What should parents know about
the Turning 5 guidelines and the process of transitioning a student from
preschool to kindergarten?
Jean Mizutani: The whole
process has changed, and next year it’s going to change even more. I think the
bottom line is this: There is a focus on inclusive education, and the goal is
to educate typical students and students with disabilities side-by-side. In
order to achieve that…schools are supposed to have a wide variety of supports
and special education services that can be provided to enable the child with a
disability to participate in these local schools… If I had a child with a
specific disability, such as autism or PDD (Pervasive Developmental Disorders),
I would ask, Is the staff in the school trained in working with students on
the spectrum? Is there a behavior specialist that the teacher could go to if
she needs support or assistance? I would try to find out how much support
NL: In New
a three- or four-year-old is classified as a Preschool Child with a Disability.

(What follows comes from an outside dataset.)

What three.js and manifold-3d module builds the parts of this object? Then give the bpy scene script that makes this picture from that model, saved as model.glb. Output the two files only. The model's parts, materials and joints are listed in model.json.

And when that child turns five—if it looks like your child is going to get
school-age services through the Department of Ed—one of the important things
that happens after the child gets evaluated is getting a specific
classification. That is, using one of the 13 categories from the Individuals
with Disabilities Education Act. So moving from having a “Preschool Child with
a Disability” to having a child that might be categorized as having a speech
and language disability or a learning disability or an intellectual disability,
or on the autistic spectrum, or with an emotional disturbance—those categories
carry an awful lot of weight when it comes to securing appropriate classroom
programs and obtaining appropriate services.
Do you see the recent changes
that make the kindergarten registration process the same for all children,
those with special needs and those without, as an advantage?
JM: Parents that have
children with special needs should not rely exclusively on schools for
information. First, parents should gather a good balance of information by
attending the NYCDOE’s Turning 5 Information Sessions that are held this month,
followed by “Transition to Kindergarten” trainings conducted by RCSN or the Early
Centers. All parents must
participate in the kindergarten application process, so full advantage of open
house opportunities should be taken. This is important since the majority of
students with disabilities will be educated in the community schools that
accept them and the school will have the explicit responsibility to provide the
individualized supports and services that are needed. In certain cases where a
school that accepts a child cannot provide an appropriate program, the DOE’s
office of Student Enrollment will provide an offer of placement for a specific
school. For the most part, this will occur primarily for students that require
a District 75 placement (a specialized, city-wide full time special education
programming) for children that have significant cognitive or emotional challenges,
sensory impairment or autism. If a preschooler has been attending a program of
that type, parents should ask for a list of District 75 programs to tour, which
is available at the NYC DOE’s Information sessions.
What advice do you have for
parents about choosing between public and non-public or private schools?
NL: As kindergarten keeps
changing, and as both school reform and special ed reform move forward, many
families are concerned about what kind of kindergarten experience awaits their
child. Some parents are thinking about charter schools, others are thinking
about public school kindergarten, and indeed more than a few parents are
thinking about private schools; also some of our little ones may be eligible
for some of the funded non-public schools. It’s a gigantic research project for
families that starts very early, and I think that many families will opt for a
public kindergarten experience. As we have seen in the past couple of years,
not all public school kindergartens seem to be created equal, even though they
all must meet city and state standards… My background suggests to me that,
wherever possible, we should encourage families toward public school
kindergarten, which is voluntary by the way, with whatever supports and
services the child needs. I usually recommend that to families.
What are some good ways for
parents to get involved?
JM: I think it’s more
important for special needs parents to be front and center; to be known by the
school and to get involved—in a bake sale, if there is a book drive, whatever
it is. While the parent is doing that, I think the parent should also ask if
there is a special education parent teacher association. There is such thing as
special education PTA, and that’s been
relatively rare in the past, but the reason I bring it up now is because now
we’re talking about including children with disabilities in regular community
schools in large numbers.
What steps should parents take
if they suspect their child may have special needs?
JM: You know more than you
think. You know your child better than anyone else. Our new training tagline is
“When it comes to your child, the expert is you.” If you have a concern, check
it out, follow your own instinct… I don’t think that there’s really any
downside to having your child evaluated if you have a concern.